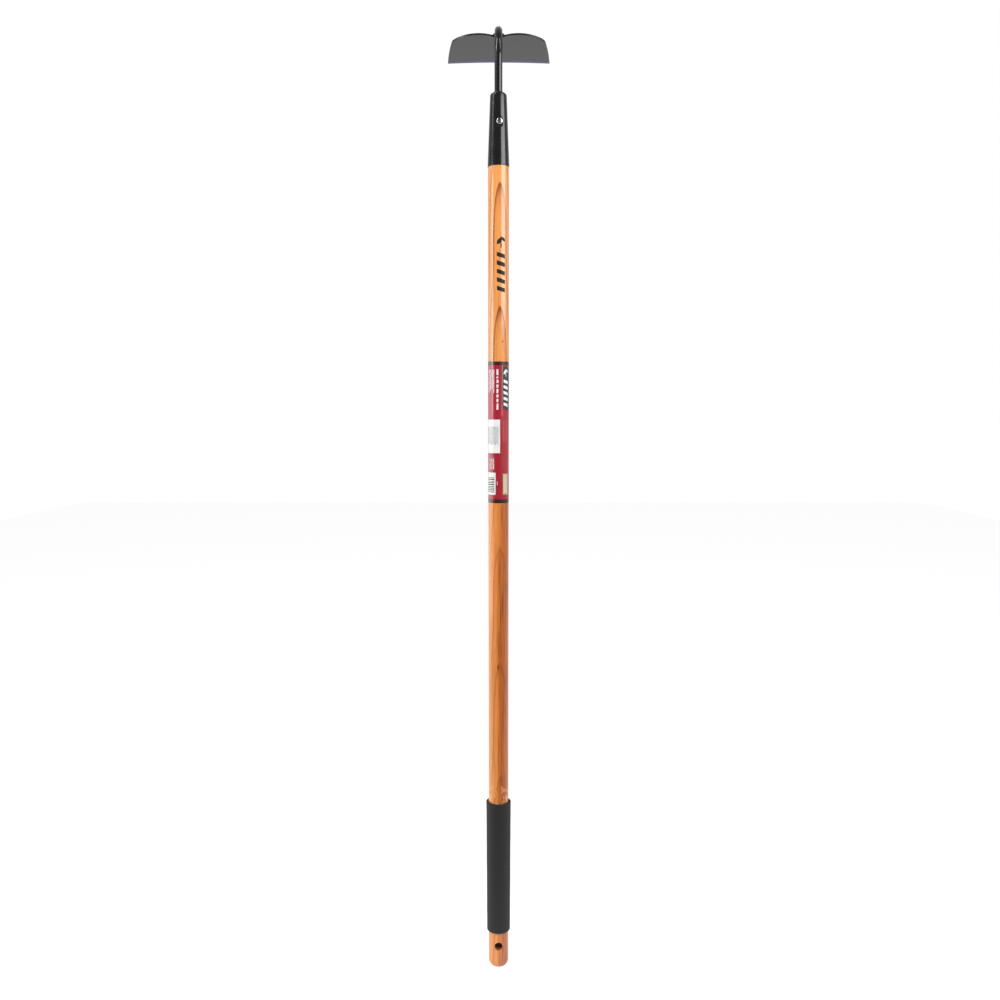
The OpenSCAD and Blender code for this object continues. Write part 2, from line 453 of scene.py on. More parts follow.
@dataclass(frozen=True)
class GroundBevel(Finish):
    """The blade's ground bevel under its thin coat: a band painted paler and bluer than the face as a
    painted reflection, with fine grinding lines across it.
    """

    # Painted reflection: lifted paler and bluer than the blade's face.
    colour: str = "3a3658"

    def look(self, tree: Tree) -> Look:
        """Adds grinding lines about a third of a millimetre apart, square to the edge.

        Args:
            tree: The material's tree.

        Returns:
            What feeds the shader.
        """
        lines = grain(tree, 0.34, (1, 0.03, 0.03), 2, 0.7)
        colour = layered(tree, linear(self.colour), (lines, linear(self.colour, 1.6)))
        return over_relief(tree, colour, lines, 0.02, 0.5)


@dataclass(frozen=True)
class ZincPlate(Finish):
    """Bright zinc on a pressed screw head: a pale metal with a slight haze."""

    colour: str = "d9dadb"
    hazed: str = "b9bbbf"

    def look(self, tree: Tree) -> Look:
        """Adds the haze and fine turning marks.

        Args:
            tree: The material's tree.

        Returns:
            What feeds the shader.
        """
        haze = grain(tree, 0.9)
        colour = layered(tree, linear(self.hazed), (haze, linear(self.colour)))
        return over_relief(tree, colour, haze, 0.01, 0.5)


@dataclass(frozen=True)
class ClosedCellFoam(Finish):
    """Skinned closed-cell foam: matte, nearly black, with fine cells and a faint cloudiness."""

    colour: str = "171718"
    # The near-black painted into the cells' hollows as shade.
    pit_shade: float = 0.008
    cell: float = 0.7

    def look(self, tree: Tree) -> Look:
        """Adds the cells, drawn about twice their real size or they wouldn't show, with painted shade in
        their hollows, and the uneven skin.

        Args:
            tree: The material's tree.

        Returns:
            What feeds the shader.
        """
        cells = add(tree, "TexVoronoi", {"Vector": place_mm(tree), "Scale": 1 / self.cell}, "Distance")
        skin = grain(tree, 6.0, detail=4, rough=0.6)
        # Painted shade: the cells' hollows are darkened where the relief sinks.
        shaded_pits = add(tree, "Math", (cells, 0.35), operation="MULTIPLY")
        colour = layered(tree, linear(self.colour), (skin, linear(self.colour, 1.45)),
                         (shaded_pits, grey(self.pit_shade)))
        relief = add(tree, "Math", (cells, -0.6, skin), operation="MULTIPLY_ADD")
        return over_relief(tree, colour, relief, 0.12, 0.6)


@dataclass(frozen=True)
class PrintedFilm(Finish):
    """Gloss polypropylene film printed in one ink: an even colour under a clear, slightly rippled face."""

    colour: str = "a8222f"

    def look(self, tree: Tree) -> Look:
        """Adds the print's slight unevenness and the film's ripple.

        Args:
            tree: The material's tree.

        Returns:
            What feeds the shader.
        """
        colour = layered(tree, linear(self.colour), (grain(tree, 7.0), linear(self.colour, 0.9)))
        return over_relief(tree, colour, grain(tree, 5.0, (1, 1, 0.3), 2), 0.03, 0.4)


@dataclass(frozen=True)
class ScreenInk(Finish):
    """Black screen-printed ink on wood: matte, with the wood's fibres thinning it here and there."""

    colour: str = "100b08"
    worn: str = "35220f"

    def look(self, tree: Tree) -> Look:
        """Thins the ink along the fibres.

        Args:
            tree: The material's tree.

        Returns:
            What feeds the shader.
        """
        fibre = grain(tree, 0.5, (1, 1, 0.05), rough=0.6)
        thin = add(tree, "MapRange", (fibre, 0.58, 0.75, 0.0, 0.7))
        return {"Base Color": layered(tree, linear(self.colour), (thin, linear(self.worn)))}


@dataclass(frozen=True)
class StudioPaper(Finish):
    """The pale studio floor, matte and lit from within a little so that it stays near white."""

    colour: str = "6e6e6e"
    glow: float = 0.93

    def look(self, tree: Tree) -> Look:
        """The paper's colour and glow, which need no nodes in the tree."""
        return {"Base Color": linear(self.colour), "Emission Color": grey(1.0),
                "Emission Strength": self.glow, "Specular IOR Level": 0.0}


class Inks(Enum):
    """The label's printing inks, each as sRGB hex."""

    RED = "9a1a2a"
    PALE_RED = "b8525a"
    DARK = "2e1713"
    CHARCOAL = "2b1e1b"
    WHITE = "dddcda"
    GREY = "8b8c8e"
    GOLD = "ab9e68"
    BLACK = "26282b"

    def finish(self) -> PrintedFilm:
        """The film printed in this ink."""
        return PrintedFilm("printed_film_" + self.name.lower(), roughness=0.36, coat=0.7,
                           coat_roughness=0.1, colour=self.value)


# ------------------------------------------------------------------------------------------------ meshes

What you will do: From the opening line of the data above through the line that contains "fine turning marks.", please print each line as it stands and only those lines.

Solution:
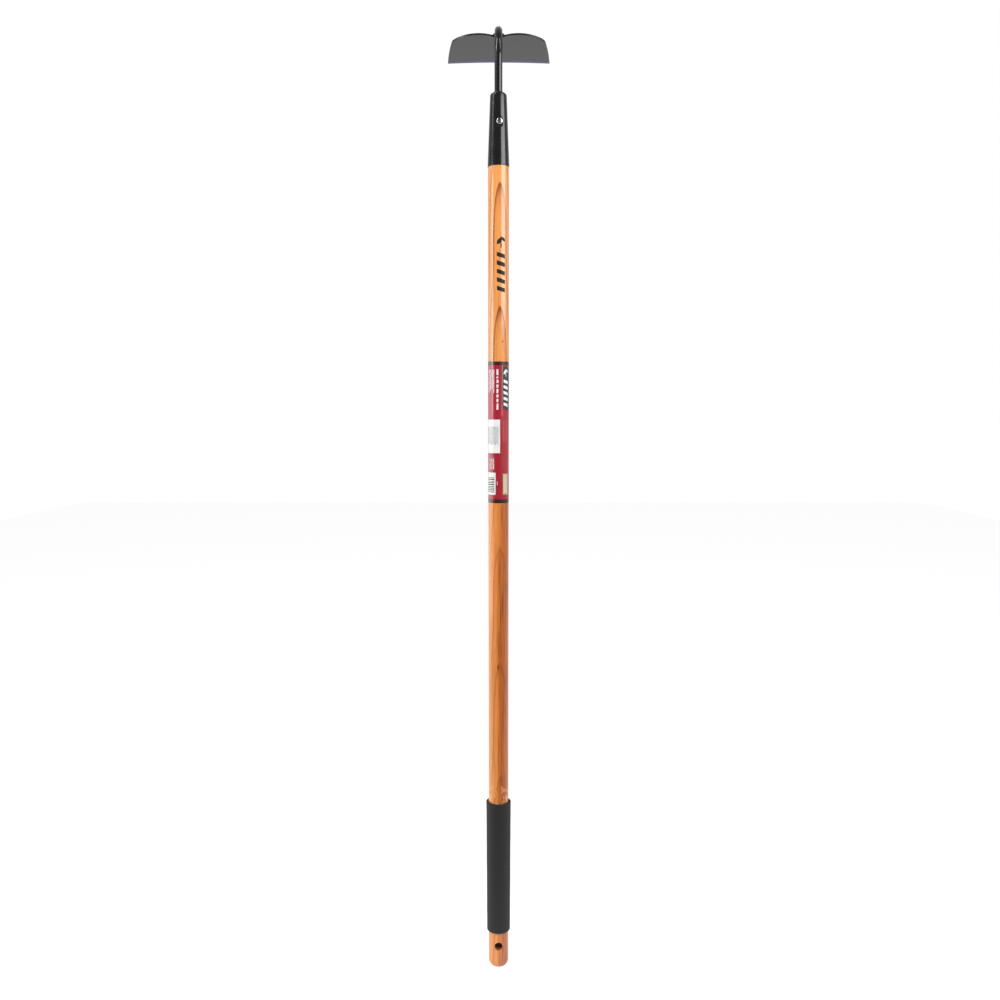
The OpenSCAD and Blender code for this object continues. Write part 2, from line 453 of scene.py on. More parts follow.
@dataclass(frozen=True)
class GroundBevel(Finish):
    """The blade's ground bevel under its thin coat: a band painted paler and bluer than the face as a
    painted reflection, with fine grinding lines across it.
    """

    # Painted reflection: lifted paler and bluer than the blade's face.
    colour: str = "3a3658"

    def look(self, tree: Tree) -> Look:
        """Adds grinding lines about a third of a millimetre apart, square to the edge.

        Args:
            tree: The material's tree.

        Returns:
            What feeds the shader.
        """
        lines = grain(tree, 0.34, (1, 0.03, 0.03), 2, 0.7)
        colour = layered(tree, linear(self.colour), (lines, linear(self.colour, 1.6)))
        return over_relief(tree, colour, lines, 0.02, 0.5)


@dataclass(frozen=True)
class ZincPlate(Finish):
    """Bright zinc on a pressed screw head: a pale metal with a slight haze."""

    colour: str = "d9dadb"
    hazed: str = "b9bbbf"

    def look(self, tree: Tree) -> Look:
        """Adds the haze and fine turning marks.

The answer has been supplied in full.